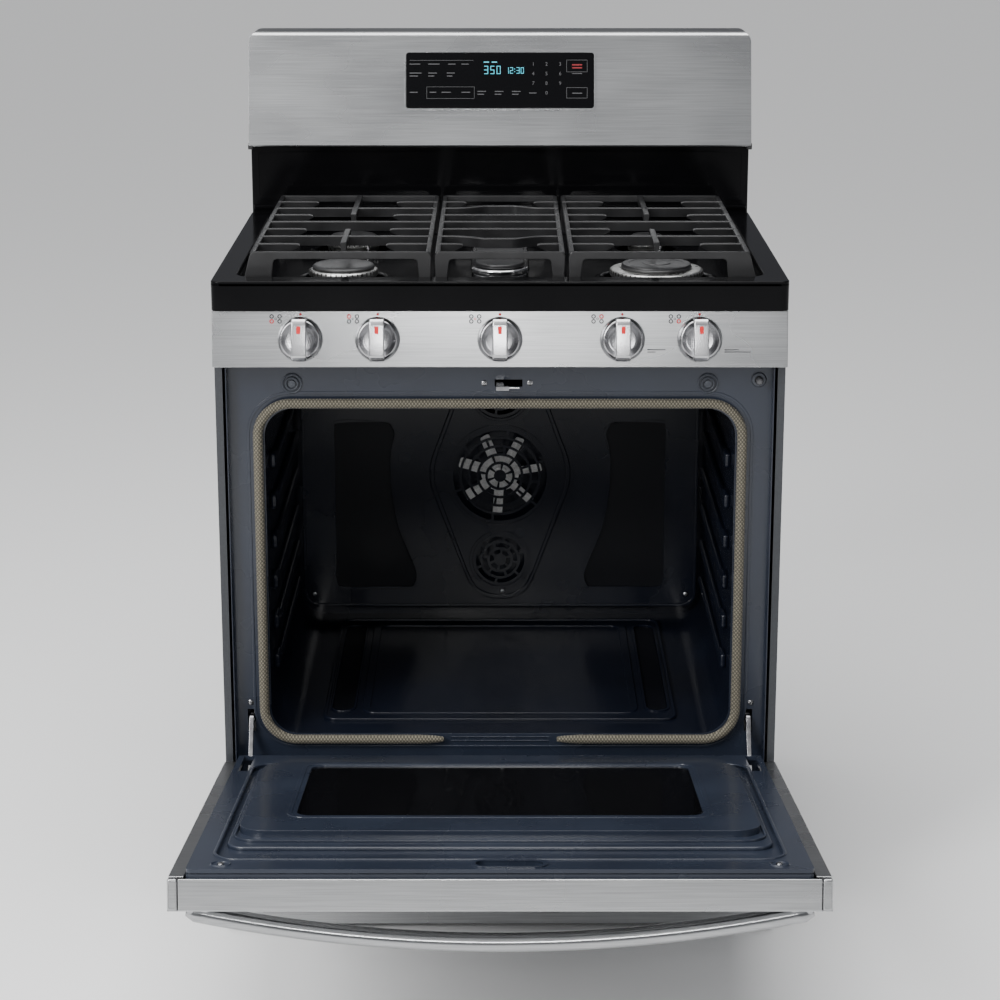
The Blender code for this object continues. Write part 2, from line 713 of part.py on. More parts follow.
def make_round_burner(name, across, depth, head, cap):
    """Burner head with a flared foot, and the loose cap that sits on it."""
    head_profile = [(0, 0.0165), (head - 0.006, 0.0165), (head - 0.002, 0.0155), (head, 0.013),
                    (head, 0.0075), (head * 0.9, 0.005), (head * 0.86, 0.0), (0, 0.0)]
    finish(turned(f"burner_head_{name}", head_profile, burner_place(across, depth)), ALUMINIUM)
    low = 0.0165 + GAP
    cap_profile = [(0, 0.0232), (cap - 0.004, 0.0225), (cap - 0.001, 0.021), (cap, 0.0195),
                   (cap, low + 0.001), (cap - 0.001, low), (0, low)]
    finish(turned(f"burner_cap_{name}", cap_profile, burner_place(across, depth)), CAST_IRON)


def make_oval_burner():
    """Long burner between the two pairs of round ones."""
    middle = deep(0.249)
    outline = rounded(both_ways(0.040), (middle - 0.123, middle + 0.123), 0.0398, 6)
    low = WELL_FLOOR + GAP
    head = plate("burner_head_center", [outline], 0.0165, Matrix.Translation((0, 0, low + 0.00825)))
    finish(head, ALUMINIUM)
    cap_outline = rounded(both_ways(0.034), (middle - 0.115, middle + 0.115), 0.0338, 6)
    cap_middle = low + 0.0165 + GAP + 0.003
    finish(plate("burner_cap_center", [cap_outline], 0.006, Matrix.Translation((0, 0, cap_middle))),
           CAST_IRON)


def make_burners():
    make_round_burner("left_front", -0.213, 0.150, 0.047, 0.042)
    make_round_burner("left_rear", -0.213, 0.389, 0.040, 0.034)
    make_round_burner("right_front", 0.213, 0.150, 0.0635, 0.048)
    make_round_burner("right_rear", 0.213, 0.389, 0.030, 0.023)
    make_oval_burner()


def bar(name, x, y, top=GRATE_TOP, height=0.012):
    return box(name, x, y, (top - height, top))


def grate_rows():
    """Depths of the nine rows of bars, from the front one to the rear one."""
    pitch = (GRATE_BACK - GRATE_FRONT) / 8
    return [GRATE_FRONT + pitch * row for row in range(9)]


def make_grate(name, low, high, finger, foot_low, foot_high):
    """Cast grate: a rim, three full bars, four rows of fingers and four corner feet."""
    half = 0.0045
    rows = grate_rows()
    rim_outer = rectangle((low, high), (deep(rows[0] - half), deep(rows[-1] + half)))
    rim_inner = rectangle((low + 0.010, high - 0.010), (deep(rows[0] + half), deep(rows[-1] - half)))
    middle = Matrix.Translation((0, 0, GRATE_TOP - 0.006))
    grate = plate(name, [rim_outer, rim_inner], 0.012, middle)
    for row in (2, 4, 6):
        join(grate, bar("full_bar", (low + 0.005, high - 0.005), (deep(rows[row] - half),
                                                                  deep(rows[row] + half))))
    for row in (1, 3, 5, 7):
        span = (deep(rows[row] - half), deep(rows[row] + half))
        join(grate, bar("finger", (low + 0.005, low + finger), span),
             bar("finger", (high - finger, high - 0.005), span))
    for across, foot in ((low, foot_low), (high, foot_high)):
        reach = sorted((across, foot)) if abs(foot - across) > 0.009 else (across, foot)
        for depth in (rows[0] - half, rows[-1] + half - 0.012):
            join(grate, box("foot", reach, (deep(depth), deep(depth + 0.012)),
                            (WELL_FLOOR + GAP, GRATE_TOP - 0.006)))
    return grate


def make_grates():
    """Left and right grates with two front-to-back fingers, and the narrow centre grate."""
    rows = grate_rows()
    for name, low, high in (("grate_left", -0.330, -0.0905), ("grate_right", 0.0905, 0.330)):
        middle = (low + high) / 2
        grate = make_grate(name, low, high, 0.062, low + 0.012, high - 0.012)
        for first, last in ((1, 3), (5, 8)):
            join(grate, bar("long_finger", (middle - 0.005, middle + 0.005),
                            (deep(rows[first]), deep(rows[last]))))
        finish(grate, CAST_IRON)
    finish(make_grate("grate_center", -0.086, 0.086, 0.042, -0.074, 0.074), CAST_IRON)


# Backguard

def fascia_place(height, out):
    """Frame on the sloping fascia at a height, pushed out along its normal."""
    depth = FASCIA_FRONT + FASCIA_SLOPE * (height - FASCIA_BOTTOM)
    tilt = math.radians(90) - math.atan(FASCIA_SLOPE)
    return (Matrix.Translation((0, deep(depth), height)) @ Matrix.Rotation(tilt, 4, "X")
            @ Matrix.Translation((0, 0, out)))


def make_backguard_panel():
    skin = box("backguard_panel", both_ways(HALF_WIDTH - 0.0005), (deep(BACKGUARD_DEPTH), deep(REAR_SHELL)),
               (0.876, FASCIA_BOTTOM - 0.0005))
    room = box("backguard_room", both_ways(HALF_WIDTH - 0.0025),
               (deep(BACKGUARD_DEPTH + 0.002), deep(0.660)), (0.878, FASCIA_BOTTOM - 0.0025))
    finish(cut(skin, room), BLACK_ENAMEL)


def fascia_outline(inset):
    """Side profile of the fascia: sloping front, rolled top edge and open rear."""
    lean = math.atan(FASCIA_SLOPE)
    front = deep(FASCIA_FRONT) + inset / math.cos(lean)
    roll = 0.010 - inset
    top = OVERALL_HEIGHT - inset
    touch = top - roll + roll * math.sin(lean)
    centre = (front + FASCIA_SLOPE * (touch - FASCIA_BOTTOM) + roll * math.cos(lean), top - roll)
    rear = deep(REAR_SHELL) + (0.020 if inset else 0.0)
    bottom = FASCIA_BOTTOM + inset
    bottom_front = front + FASCIA_SLOPE * inset
    return [(rear, bottom), (rear, top)] + arc(centre, roll, 90, 180 - math.degrees(lean), 4) + [
        (bottom_front, bottom)]


def make_fascia():
    fascia = plate("backguard_fascia", [fascia_outline(0.0)], WIDTH, FACING_SIDE)
    room = plate("fascia_room", [fascia_outline(SHEET)], WIDTH - 2 * SHEET, FACING_SIDE)
    window = box("display_window", both_ways(0.132), both_ways(0.034), both_ways(0.012))
    window.matrix_world = fascia_place(1.113, 0)
    finish(cut(fascia, room, window), STAINLESS)


def make_display():
    glass = box("display_glass", both_ways(0.1415), both_ways(0.0425), (-0.00125, 0.00125))
    glass.matrix_world = fascia_place(1.113, 0.00125 + GAP)
    finish(glass, GLASS)


def build():
    make_side_panel("side_panel_left", -1)
    make_side_panel("side_panel_right", 1)
    make_rear_panel()
    make_base_frame()
    make_legs()
    make_drawer()
    make_front_frame()
    make_liner()
    make_floor_plate()
    make_fan_cover()
    make_convection_fan()
    make_fan_motor()
    make_gasket()
    make_oven_burners()
    make_oven_lamp()
    make_latch()
    make_light_switch()
    make_door()
    make_control_panel()
    make_manifold()
    make_knobs()
    make_cooktop()
    make_burners()
    make_grates()
    make_backguard_panel()
    make_fascia()
    make_display()
    bpy.context.view_layer.update()


build()
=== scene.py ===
"""Looks of the freestanding gas range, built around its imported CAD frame.

Every mesh is made in the row frame, in metres. Depths run backwards from the lower edge of the
control panel, as in the CAD, and deep() turns one into Y. Pieces of the door are made in the
closed door's own frame (X across, Y into the oven, Z up from the hinge) and are then swung open.
"""

import json
import math

import bmesh
import bpy
import numpy as np
from mathutils import Matrix, Vector


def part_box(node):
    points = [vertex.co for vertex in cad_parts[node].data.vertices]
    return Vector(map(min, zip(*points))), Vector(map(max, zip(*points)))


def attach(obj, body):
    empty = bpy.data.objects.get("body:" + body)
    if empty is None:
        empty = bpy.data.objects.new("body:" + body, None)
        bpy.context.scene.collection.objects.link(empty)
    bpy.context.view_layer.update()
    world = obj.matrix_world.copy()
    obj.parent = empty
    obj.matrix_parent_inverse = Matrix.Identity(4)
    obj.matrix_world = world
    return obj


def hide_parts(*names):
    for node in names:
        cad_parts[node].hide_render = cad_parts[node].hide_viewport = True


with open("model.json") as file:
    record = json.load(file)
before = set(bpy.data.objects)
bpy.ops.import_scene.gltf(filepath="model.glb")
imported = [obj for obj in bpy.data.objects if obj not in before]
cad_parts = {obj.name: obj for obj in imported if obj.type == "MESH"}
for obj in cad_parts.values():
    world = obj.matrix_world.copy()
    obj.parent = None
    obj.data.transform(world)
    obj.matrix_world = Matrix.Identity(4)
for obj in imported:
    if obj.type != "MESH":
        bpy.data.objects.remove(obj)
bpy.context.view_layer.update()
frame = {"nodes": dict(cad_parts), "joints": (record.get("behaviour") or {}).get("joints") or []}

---

Your instructions: Give again the run of lines that opens at the line with "make_light_switch()" and closes at the line with "in imported if", exactly, and only that run.

Result of the task:
    make_light_switch()
    make_door()
    make_control_panel()
    make_manifold()
    make_knobs()
    make_cooktop()
    make_burners()
    make_grates()
    make_backguard_panel()
    make_fascia()
    make_display()
    bpy.context.view_layer.update()


build()
=== scene.py ===
"""Looks of the freestanding gas range, built around its imported CAD frame.

Every mesh is made in the row frame, in metres. Depths run backwards from the lower edge of the
control panel, as in the CAD, and deep() turns one into Y. Pieces of the door are made in the
closed door's own frame (X across, Y into the oven, Z up from the hinge) and are then swung open.
"""

import json
import math

import bmesh
import bpy
import numpy as np
from mathutils import Matrix, Vector


def part_box(node):
    points = [vertex.co for vertex in cad_parts[node].data.vertices]
    return Vector(map(min, zip(*points))), Vector(map(max, zip(*points)))


def attach(obj, body):
    empty = bpy.data.objects.get("body:" + body)
    if empty is None:
        empty = bpy.data.objects.new("body:" + body, None)
        bpy.context.scene.collection.objects.link(empty)
    bpy.context.view_layer.update()
    world = obj.matrix_world.copy()
    obj.parent = empty
    obj.matrix_parent_inverse = Matrix.Identity(4)
    obj.matrix_world = world
    return obj


def hide_parts(*names):
    for node in names:
        cad_parts[node].hide_render = cad_parts[node].hide_viewport = True


with open("model.json") as file:
    record = json.load(file)
before = set(bpy.data.objects)
bpy.ops.import_scene.gltf(filepath="model.glb")
imported = [obj for obj in bpy.data.objects if obj not in before]
cad_parts = {obj.name: obj for obj in imported if obj.type == "MESH"}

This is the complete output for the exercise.